The Innaxis team consist on a very interdisciplinary group of scientists, developers, engineers and program managers, together with an extensive network of external partners and collaborators, from private companies to universities, public entities and other research institutes.

Skills wanted

Our team work very closely on a daily basis, so a broader knowledge means a much better coordination. Therefore, there is a unique list of skills ideally wanted for both positions. Those skills would be then weighted/assessed as requirements or “bonus points” according to the candidate’s position of interest, i.e. Data Scientist or Data Engineer.

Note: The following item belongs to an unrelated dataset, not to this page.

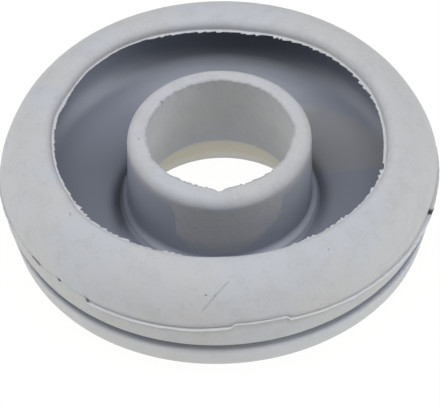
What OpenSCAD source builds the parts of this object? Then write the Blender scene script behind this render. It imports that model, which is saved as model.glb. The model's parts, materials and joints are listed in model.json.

  • University degree, MSc or PhD on Data Science or Computer Science, or related field provided all other requirements are met.
  • No professional experience required, although it might be positively evaluated.
  • Proficient in a variety of programming languages, for instance: Python, Scala, Java, R or  C++ and up to date on the newest software libraries and APIs, e.g. Tensorflow, Theano.
  • Experience with acquisition, preparation, storage and delivery of data,  including concepts ranging from ETL to Data Lakes.
  • Knowledge of the most commonly used software stacks such as LAMP, LAPP, LEAP, OpenStack, SMACK or similar.
  • Familiar with some of the IaaS, PaaS and SaaS platforms currently available such as Amazon Web Services, Microsoft Azure, Google Cloud and similar.
  • Understanding of the most popular knowledge discovery and data mining problems and algorithms; predictive analytics, classification, map reduce, deep learning, random forest, support vector machines and such.
  • Continuous interest for the latest technologies and developments, e.g. blockchain, Terraform,
  • Excellent English communication skills. It is the working language at Innaxis.
  • And of course, great doses of imagination, problem solving skills, flexibility and passion.

Benefits

The successful candidate will be offered a Innaxis’ position as a Data Scientist or Data Engineer, including a unique set of benefits:

  • Being part of a young, dynamic, highly qualified, collaborative and heterogeneous international team.
  • Great flexibility in many aspects -including working hours, compatibilities and location- and most excellent working conditions.
  • A horizontal hierarchy, all researchers’ opinions matter.
  • Long term and stable position. Innaxis is steadily growing since its foundation ten years ago.
  • A fair salary according to the nature of the institute and adjusted to skills, experience and education with continuous revision.
  • Independence, as a non-profit and research-focused nature of Innaxis, the institute is driven by different forces than in the private sector, free of commercial and profit interests.
  • The possibility to develop a unique career outside of mainstream: academics, private companies and consulting.
  • No outsourcing whatsoever, all tasks will be performed at Innaxis offices.
  • An agile working methodology; Innaxis recently implemented JIRA/Scrum and all the research is done on a collaborative wiki/Confluence.

Apply

Interested candidates should send their CV, a research interest letter (around 400 words) and any other relevant information supporting their application to recruitment@innaxis.org You will be contacted further and a personal selection process will start.

 

Information, time, knowledge

We live in a world that gathers exponentially increasing amounts of information/data coming from endless sources, and a limited time to analyse it.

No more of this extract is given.